_Task instructions_
Set down the material below in full, matching it exactly.

_Entries with model source code_
· · · · ·

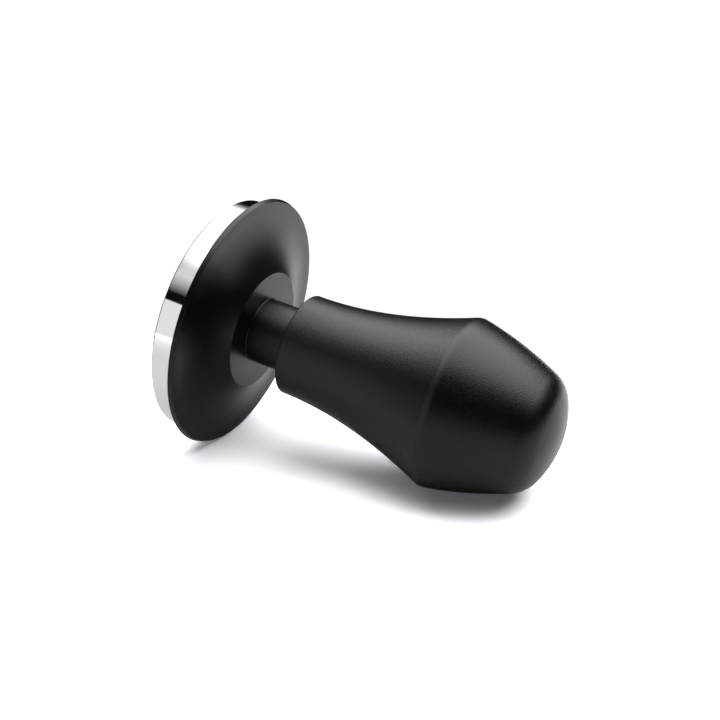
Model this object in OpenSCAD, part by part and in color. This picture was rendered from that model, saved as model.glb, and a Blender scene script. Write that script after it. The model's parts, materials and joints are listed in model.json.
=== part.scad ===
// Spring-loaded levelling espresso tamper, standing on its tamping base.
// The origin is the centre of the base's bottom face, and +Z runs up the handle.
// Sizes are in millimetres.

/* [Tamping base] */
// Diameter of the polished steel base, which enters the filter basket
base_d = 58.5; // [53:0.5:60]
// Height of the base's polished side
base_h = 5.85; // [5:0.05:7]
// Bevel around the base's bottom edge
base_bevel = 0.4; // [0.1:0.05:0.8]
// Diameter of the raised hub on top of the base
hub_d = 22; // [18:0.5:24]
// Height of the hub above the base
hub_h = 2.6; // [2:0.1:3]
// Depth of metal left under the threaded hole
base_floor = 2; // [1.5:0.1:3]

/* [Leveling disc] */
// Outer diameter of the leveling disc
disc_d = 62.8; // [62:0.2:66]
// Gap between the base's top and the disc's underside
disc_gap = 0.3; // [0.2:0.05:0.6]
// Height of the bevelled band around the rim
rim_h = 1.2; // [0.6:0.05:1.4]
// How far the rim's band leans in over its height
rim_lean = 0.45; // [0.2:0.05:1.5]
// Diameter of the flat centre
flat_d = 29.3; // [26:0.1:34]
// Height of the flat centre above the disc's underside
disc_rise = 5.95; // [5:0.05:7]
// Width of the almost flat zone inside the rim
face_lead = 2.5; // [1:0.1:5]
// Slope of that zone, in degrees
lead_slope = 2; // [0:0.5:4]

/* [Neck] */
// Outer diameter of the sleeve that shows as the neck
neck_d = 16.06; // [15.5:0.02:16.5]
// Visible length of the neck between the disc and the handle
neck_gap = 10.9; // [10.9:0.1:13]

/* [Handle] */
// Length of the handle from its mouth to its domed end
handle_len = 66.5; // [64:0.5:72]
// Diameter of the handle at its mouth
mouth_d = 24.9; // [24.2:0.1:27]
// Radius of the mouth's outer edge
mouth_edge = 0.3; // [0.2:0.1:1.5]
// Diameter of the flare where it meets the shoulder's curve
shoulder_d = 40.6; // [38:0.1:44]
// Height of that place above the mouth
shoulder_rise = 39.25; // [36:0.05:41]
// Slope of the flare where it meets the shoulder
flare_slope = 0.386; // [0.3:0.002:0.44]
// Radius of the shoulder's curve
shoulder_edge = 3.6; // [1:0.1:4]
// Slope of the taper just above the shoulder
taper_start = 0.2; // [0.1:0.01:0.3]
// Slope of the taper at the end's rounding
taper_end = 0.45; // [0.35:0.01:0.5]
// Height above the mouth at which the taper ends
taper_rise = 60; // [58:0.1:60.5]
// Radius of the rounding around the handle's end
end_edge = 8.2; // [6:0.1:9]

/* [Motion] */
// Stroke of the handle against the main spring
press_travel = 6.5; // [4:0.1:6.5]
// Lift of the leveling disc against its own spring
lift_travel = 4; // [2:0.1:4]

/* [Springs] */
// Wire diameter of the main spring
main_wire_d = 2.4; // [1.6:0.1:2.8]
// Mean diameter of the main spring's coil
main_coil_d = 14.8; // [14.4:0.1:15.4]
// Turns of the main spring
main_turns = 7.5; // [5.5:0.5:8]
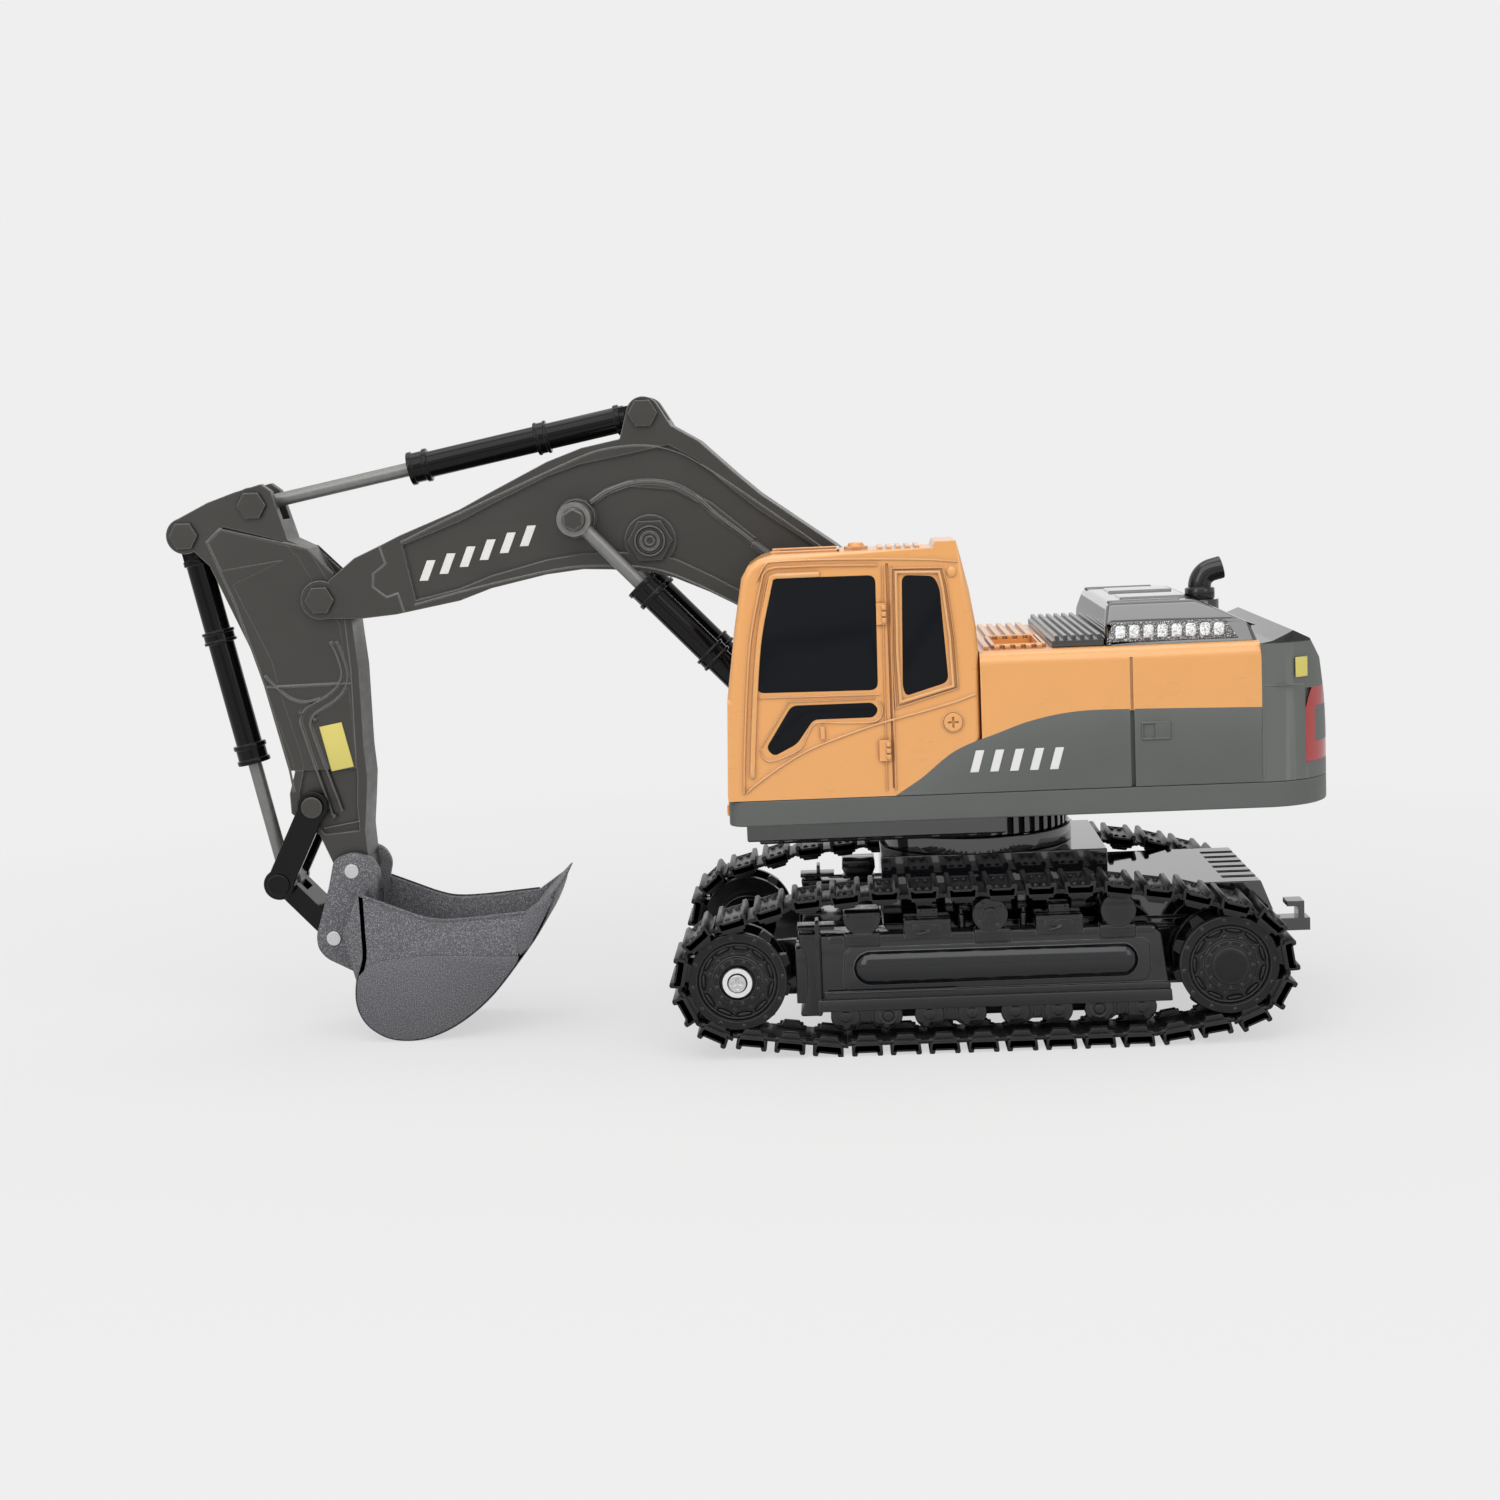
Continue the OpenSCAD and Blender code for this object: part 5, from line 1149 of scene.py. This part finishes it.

· · · · ·

_Task result_
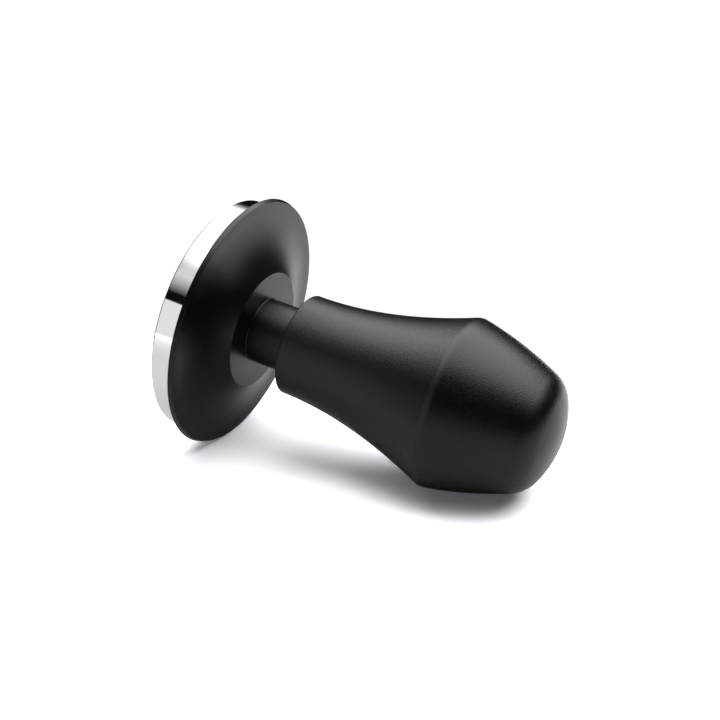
Model this object in OpenSCAD, part by part and in color. This picture was rendered from that model, saved as model.glb, and a Blender scene script. Write that script after it. The model's parts, materials and joints are listed in model.json.
=== part.scad ===
// Spring-loaded levelling espresso tamper, standing on its tamping base.
// The origin is the centre of the base's bottom face, and +Z runs up the handle.
// Sizes are in millimetres.

/* [Tamping base] */
// Diameter of the polished steel base, which enters the filter basket
base_d = 58.5; // [53:0.5:60]
// Height of the base's polished side
base_h = 5.85; // [5:0.05:7]
// Bevel around the base's bottom edge
base_bevel = 0.4; // [0.1:0.05:0.8]
// Diameter of the raised hub on top of the base
hub_d = 22; // [18:0.5:24]
// Height of the hub above the base
hub_h = 2.6; // [2:0.1:3]
// Depth of metal left under the threaded hole
base_floor = 2; // [1.5:0.1:3]

/* [Leveling disc] */
// Outer diameter of the leveling disc
disc_d = 62.8; // [62:0.2:66]
// Gap between the base's top and the disc's underside
disc_gap = 0.3; // [0.2:0.05:0.6]
// Height of the bevelled band around the rim
rim_h = 1.2; // [0.6:0.05:1.4]
// How far the rim's band leans in over its height
rim_lean = 0.45; // [0.2:0.05:1.5]
// Diameter of the flat centre
flat_d = 29.3; // [26:0.1:34]
// Height of the flat centre above the disc's underside
disc_rise = 5.95; // [5:0.05:7]
// Width of the almost flat zone inside the rim
face_lead = 2.5; // [1:0.1:5]
// Slope of that zone, in degrees
lead_slope = 2; // [0:0.5:4]

/* [Neck] */
// Outer diameter of the sleeve that shows as the neck
neck_d = 16.06; // [15.5:0.02:16.5]
// Visible length of the neck between the disc and the handle
neck_gap = 10.9; // [10.9:0.1:13]

/* [Handle] */
// Length of the handle from its mouth to its domed end
handle_len = 66.5; // [64:0.5:72]
// Diameter of the handle at its mouth
mouth_d = 24.9; // [24.2:0.1:27]
// Radius of the mouth's outer edge
mouth_edge = 0.3; // [0.2:0.1:1.5]
// Diameter of the flare where it meets the shoulder's curve
shoulder_d = 40.6; // [38:0.1:44]
// Height of that place above the mouth
shoulder_rise = 39.25; // [36:0.05:41]
// Slope of the flare where it meets the shoulder
flare_slope = 0.386; // [0.3:0.002:0.44]
// Radius of the shoulder's curve
shoulder_edge = 3.6; // [1:0.1:4]
// Slope of the taper just above the shoulder
taper_start = 0.2; // [0.1:0.01:0.3]
// Slope of the taper at the end's rounding
taper_end = 0.45; // [0.35:0.01:0.5]
// Height above the mouth at which the taper ends
taper_rise = 60; // [58:0.1:60.5]
// Radius of the rounding around the handle's end
end_edge = 8.2; // [6:0.1:9]

/* [Motion] */
// Stroke of the handle against the main spring
press_travel = 6.5; // [4:0.1:6.5]
// Lift of the leveling disc against its own spring
lift_travel = 4; // [2:0.1:4]

/* [Springs] */
// Wire diameter of the main spring
main_wire_d = 2.4; // [1.6:0.1:2.8]
// Mean diameter of the main spring's coil
main_coil_d = 14.8; // [14.4:0.1:15.4]
// Turns of the main spring
main_turns = 7.5; // [5.5:0.5:8]
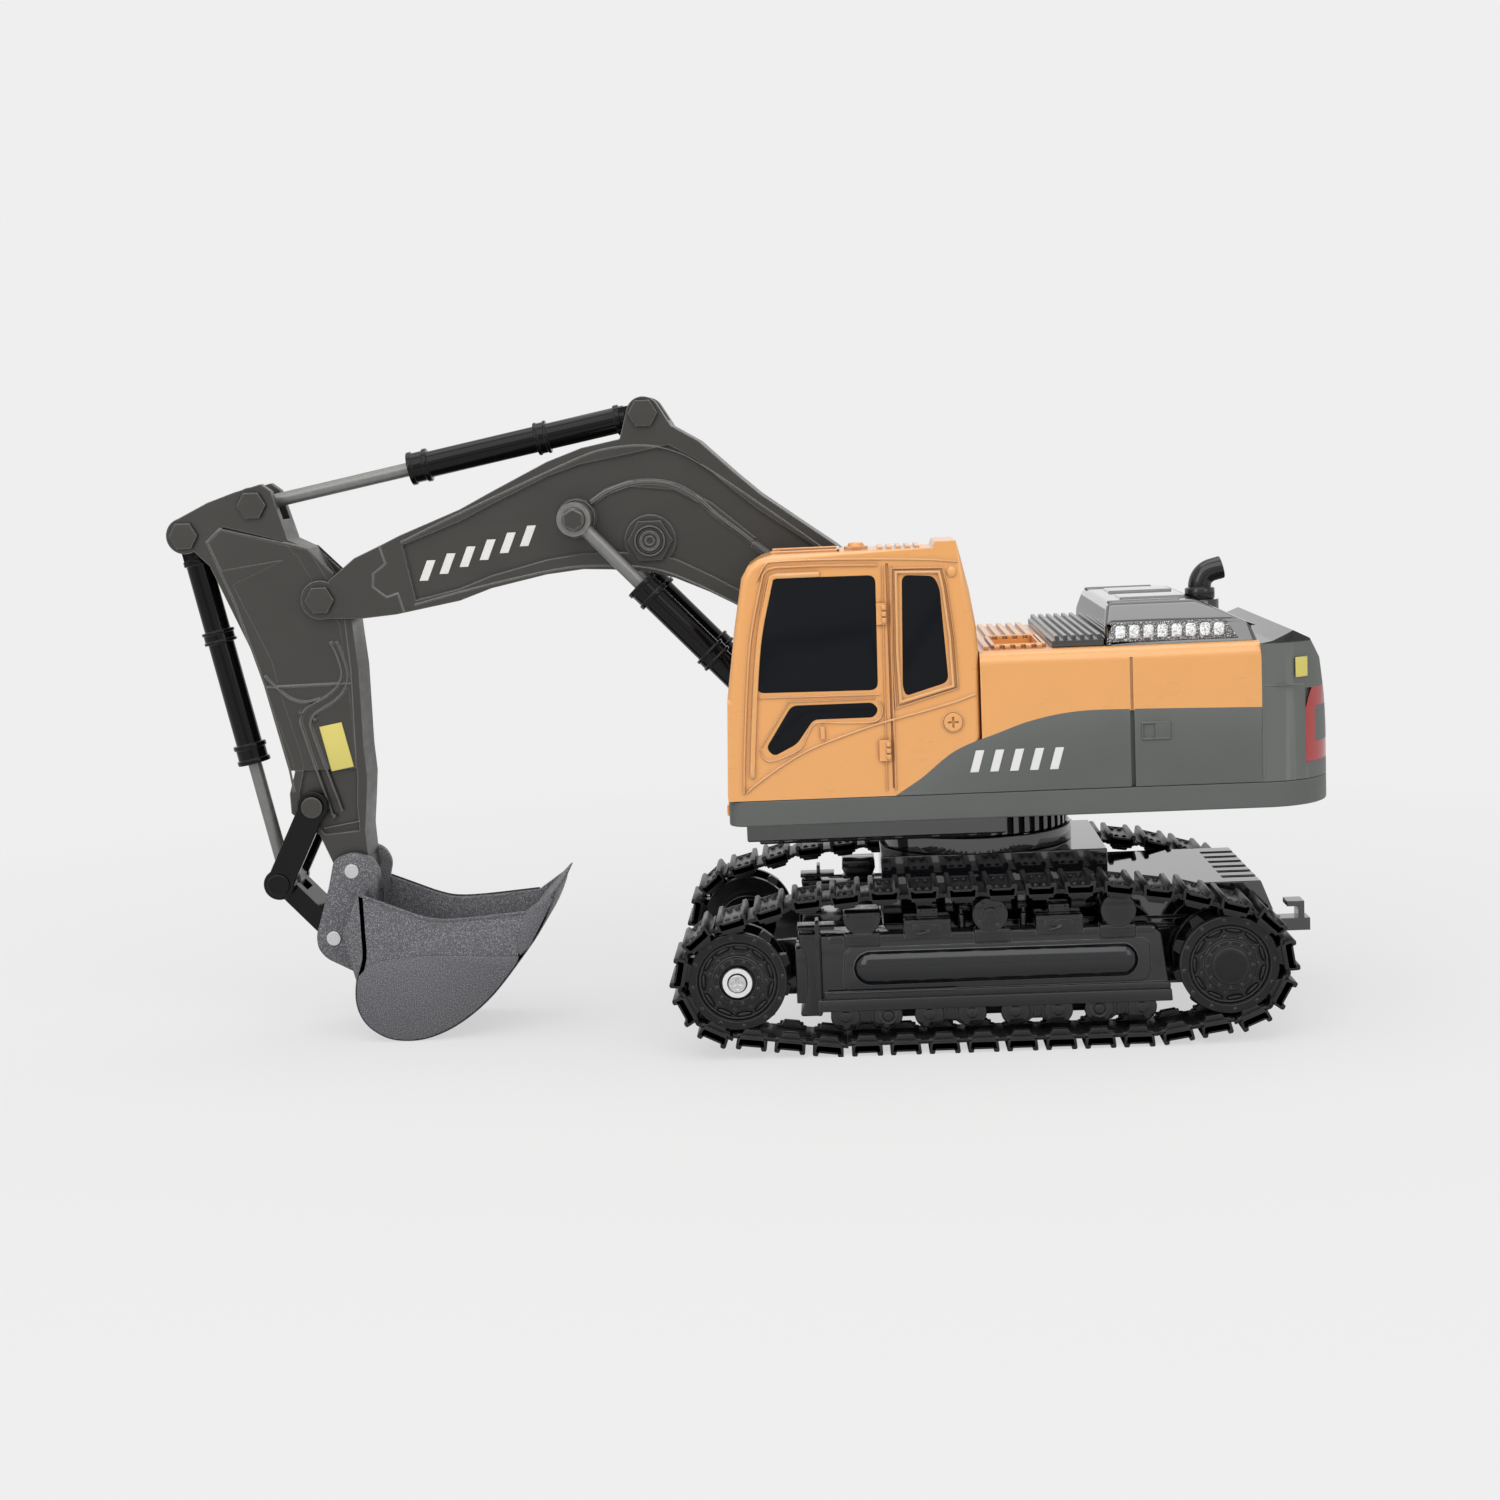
Continue the OpenSCAD and Blender code for this object: part 5, from line 1149 of scene.py. This part finishes it.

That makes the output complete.